Of course, we all know the story of Season 5: JMS was told he wasn’t getting one, wrapped everything up in Season 4, and then TNT picked it up and gave him a final season … but he’d already wrapped up the main plot, rushing through it in Season 4 (and Season 4 is very rushed). Now, he had all sorts of additional plots that he could talk about, but one of the main issues with Season 5 is that he tries to do all of them, and most of them are mainly character plots. He has Londo becoming Emperor, building the Alliance, Lennier leaving to become a Ranger (and potentially being a traitor), Garibaldi falling into alcoholism again, the Drakh’s campaign, introducing the new Captain (forced by the aforementioned actress departure), and the Telepath War. All of these take time, and so there’s little time to develop all of these plots.
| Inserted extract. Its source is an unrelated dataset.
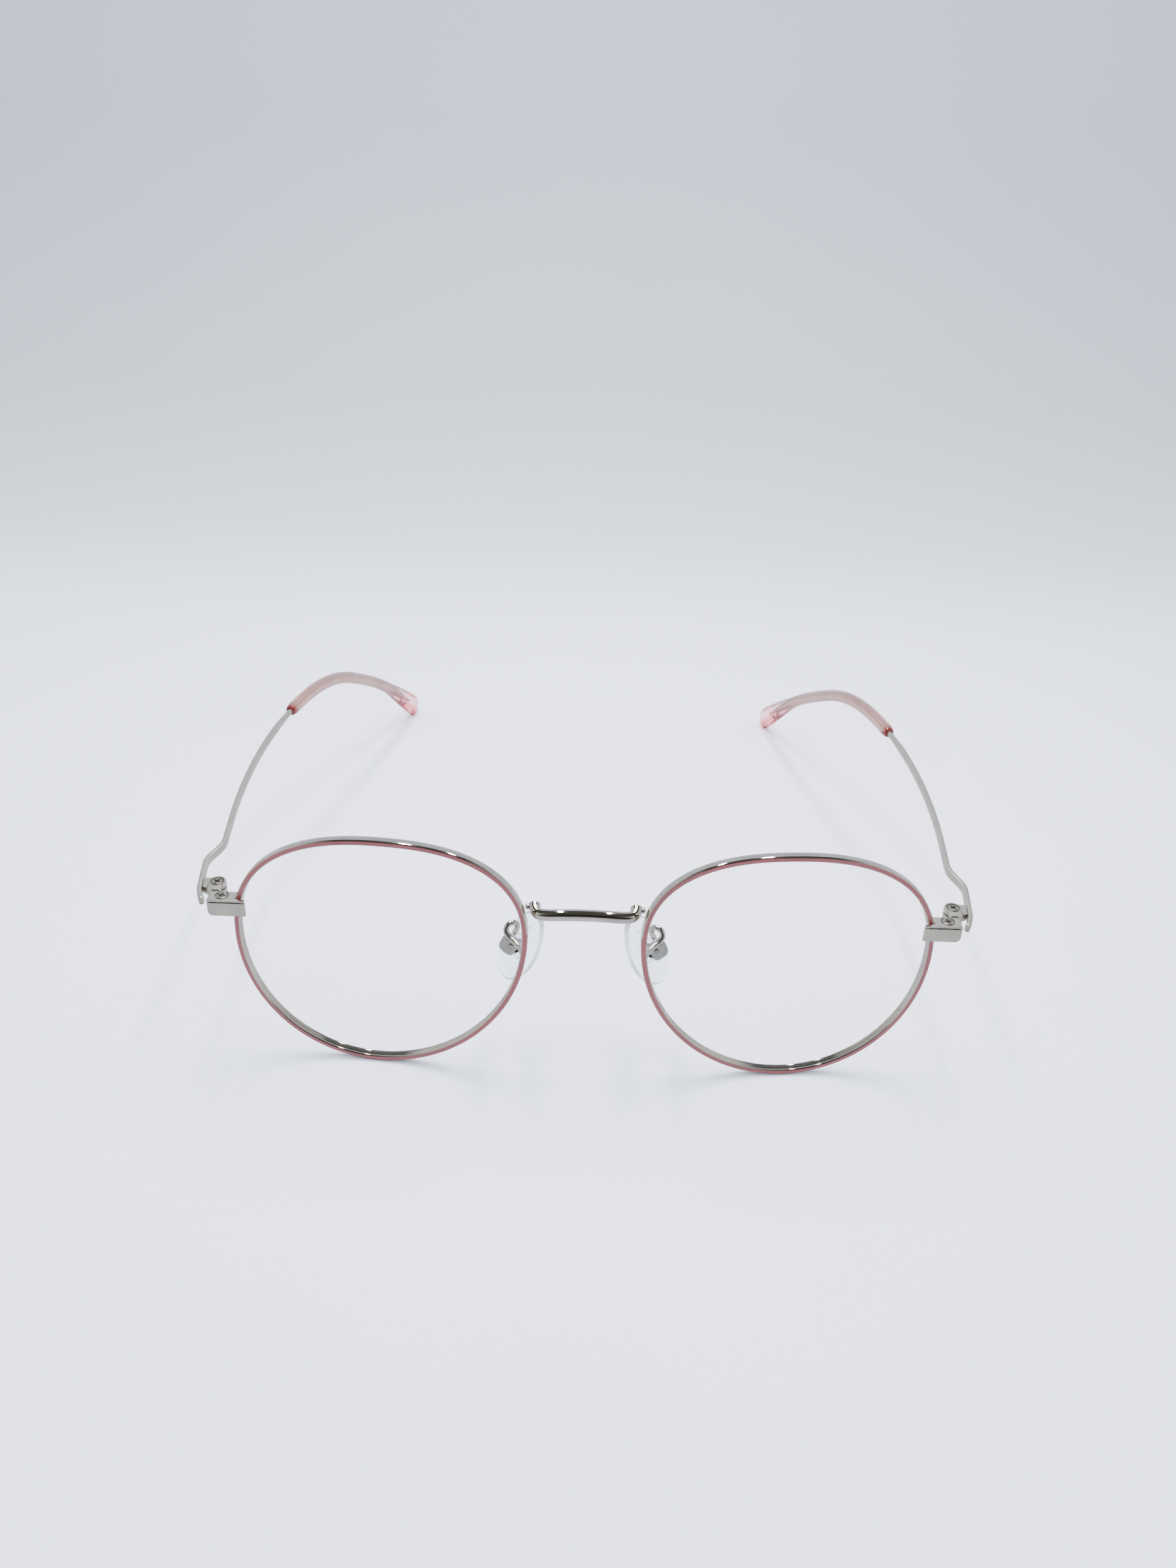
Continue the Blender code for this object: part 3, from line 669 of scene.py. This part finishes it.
# %% Shape the temple
END_BAND = 0.6 * MM         # the cut end lies this close to the strip's foremost point
temple = traced("temple_right", "temple_strip_right")
front_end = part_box("temple_right")[0].y
edit(temple)
end_faces = choose(temple, "faces", lambda face: face.normal.y < -0.75
                   and face.calc_center_median().y < front_end + END_BAND)
bpy.ops.mesh.inset(thickness=0.2 * MM)
bpy.ops.transform.translate(value=(0.10 * MM, 0.25 * MM, 0))
let_go()
print("faces of the cut end:", end_faces)
subdivided(temple, swell=0.045 * MM)
smooth(temple, degrees=50)
fit_pair(temple, "temple", "temple", (satin_silver,))

# %% [markdown]
# ## Temple tips
#
# The tip is a moulded sleeve with an open mouth, pushed over the wire, which flares into a
# flat paddle behind the ear. Where the paddle is deepest, light passes through the most
# acetate and comes out red. That is along the paddle's lower edge and at the mouth, so those
# places are found first: each is a height or a length that runs from pale to deep.

# %% Find the deep parts of the tip
tip_low, tip_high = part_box("temple_tip_right")
PADDLE_UP = Vector((0.0, 0.603, 0.798))         # from the paddle's lower edge to its upper one
PADDLE_MIDDLE = PADDLE_UP.dot(Vector((0.0, 49.0, 20.3))) * MM
tip_tree = tip_acetate.node_tree
tip_place = tip_tree.nodes["Texture Coordinate"].outputs["Object"]
height = add_node(tip_tree, "VectorMath", "DOT_PRODUCT")
height.inputs[1].default_value = PADDLE_UP
link(tip_tree, tip_place, height.inputs[0])
length = add_node(tip_tree, "SeparateXYZ")
link(tip_tree, tip_place, length.inputs[0])

low_edge = mapped(tip_tree, height.outputs["Value"], soft=True,
                  start=PADDLE_MIDDLE + 0.4 * MM, end=PADDLE_MIDDLE - 1.3 * MM)
in_paddle = mapped(tip_tree, length.outputs["Y"], soft=True,
                   start=tip_high.y - 26 * MM, end=tip_high.y - 12 * MM)
at_mouth = mapped(tip_tree, length.outputs["Y"], soft=True,
                  start=tip_low.y + 1.6 * MM, end=tip_low.y + 0.5 * MM)
paddle_edge = combined(tip_tree, "MULTIPLY", low_edge, in_paddle)
deep = combined(tip_tree, "MAXIMUM", paddle_edge, at_mouth)
print("tip length, mm:", round((tip_high.y - tip_low.y) / MM, 1))

# %% [markdown]
# The deep places then take a redder pink. It is mixed in before the colour reaches the
# shader, so that the cloudy patches stay the same everywhere else.

# %% Redden the deep parts
redder = colour_mix(tip_tree, deep)
redder.inputs["B"].default_value = (0.93, 0.13, 0.14, 1.0)
link(tip_tree, tip_tree.nodes["Group"].outputs["Colour"], redder.inputs["A"])
link(tip_tree, redder.outputs["Result"], tip_tree.nodes["Principled BSDF"].inputs["Base Color"])
print("acetate nodes:", len(tip_tree.nodes))

# %% [markdown]
# The sleeve has to be hollow, because it is see-through: the bore shows as a bright line
# round the core. In the frame the bore is wide. Moulded acetate grips its wire, so here the
# bore is closed in on the core, and closed up altogether past the end of the core.

# %% Shape the tip
BORE_CLEAR = 1.5 * MM       # above the floor, so the flat under the paddle isn't taken
BORE_STOP = 4 * MM          # the solid end of the paddle
tip = traced("temple_tip_right", "tip_sleeve_right")
core_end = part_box("temple_right")[1].y


def in_bore(face, start, most):
    """Bore faces are narrower than the outside's, and lie clear of the floor cut."""
    middle = face.calc_center_median()
    return (start < middle.y < tip_high.y - BORE_STOP and middle.z > BORE_CLEAR
            and min(edge.calc_length() for edge in face.edges) < most)


edit(tip)
bore = choose(tip, "faces", lambda face: in_bore(face, tip_low.y + 1.2 * MM, 0.55 * MM))
bpy.ops.transform.shrink_fatten(value=0.36 * MM)
choose(tip, "faces", lambda face: in_bore(face, core_end + 0.3 * MM, 0.40 * MM))
bpy.ops.transform.shrink_fatten(value=0.45 * MM)
let_go()
print("bore faces closed on the core:", bore)
subdivided(tip, swell=0.04 * MM)
smooth(tip, degrees=50)
fit_pair(tip, "temple_tip", "temple", (tip_acetate,))

# %% [markdown]
# ## Nose pads
#
# A looped wire carries a small faceted box, and the pad rocks in it. The arm is traced, as
# the bridge was, and a bead of solder holds its foot to the rim.

# %% Shape the pad arm
arm = traced("pad_arm_right", "pad_wire_right")
subdivided(arm, swell=0.11 * MM)
smooth(arm, degrees=50)
fit_pair(arm, "pad_arm", "front", (polished_silver,))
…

The latter two are particularly hurt by this because they rely heavily on new characters that we don’t have a strong emotional connection to. And both of those characters — Lockley and Byron — are introduced pretty much as utter jerks. Lockley comes in talking about how the normal B5 chaos is a sign of bad leadership and that she’s going to make everything run smoothly, which we know from the past four seasons is impossible. Now, this isn’t necessarily a bad thing, as it is a relatively common trope, with the new person coming in saying that they will make the changes to make everything work. But there are two ways this goes. The less common is that they come in and actually do make things better. This is rare because it’s rarely dramatically satisfying. The more common one is that they end up having to accept that things can’t be made that organized. This is the one that would work here because we know from all the other commanders that B5 can never work that way. But neither really seems to happen here. Yes, later Lockley seems to accept that things are always that chaotic, but it’s not a character revelation for her. It just happens. So we are left with the initial impression that she’s merely arrogant. It doesn’t help that she gets into scraps with Garibaldi, but since we know and like him better than her this can never work out for her. If she wins, it can look like her winning by script fiat. For example, in one scene Garibaldi is pushing her for which side she was on in the Civil War, and she replies with a speech talking about how she only cares about loyalty, duty and honour, and giving up any of those would make the others meaningless … except that providing any aid to a government that was bombing civilians would likely force her to sacrifice honour at least, making it pointless. And she gets applause for this … from an audience of people who were against Clark in the war. This then comes across as pandering to her, to show her as being strong and capable, which they really have to do since she has to do important things later and we have to believe that she’s capable of doing them and not a screw-up. Which means that she rarely loses to Garibaldi, which is grating. But when she does lose, she just looks incompetent. Her character was really done a disservice by having to be parachuted into the role.

They try to give us a glimpse into her personal life in “Day of the Dead” with Zoey, but that comes a bit too late and on top of that it is interrupted by her trying to be extremely competent and grinding Garibaldi’s gears again.

Byron is just as bad. While he keeps expressing a laudable idea of pacifism, he’s a jerk to Garibaldi when Garibaldi comes to ask him for help as repayment for being provided a colony on Babylon 5 and expresses the same idea of telepath supremacy that people like Bester expressed, who are clearly the villains. Also, the revelation to him that the Vorlons created the telepaths happens too quickly and doesn’t have enough of an impact on his actions and beliefs as his speeches indicate. He started out demanding a homeworld, and after finding that out … keeps demanding a homeworld. He even barely uses that fact to argue for a homeworld, instead pretty much immediately instituting his pre-planned backup plan of gathering information from the ambassadors and threatening to reveal it unless they give him a homeworld. He keeps talking about negotiating and talking but then is never willing to compromise or offer anything other than various threats. As such, he doesn’t come off as someone pushed into a desperate situation but as someone who very quickly maneuvers himself into a no-win situation by being antagonistic and unrealistic. Of course, on the flip side Sheridan moves quickly to kick them out after their threat even while lamenting that talking would be better.

So Season 5 isn’t that great, which will surprise no one. I’m going to finish the last half, then watch the “Thirdspace”, “The River of Souls”, and “A Call to Arms” movies, and then the entire series — one season, of “Crusade”. And for the latter, I’m going to be watching to see if my main theory of Crusade holds true: if Galen is in the episode, it’s a good one, and if he isn’t, it’s “Meh” at best.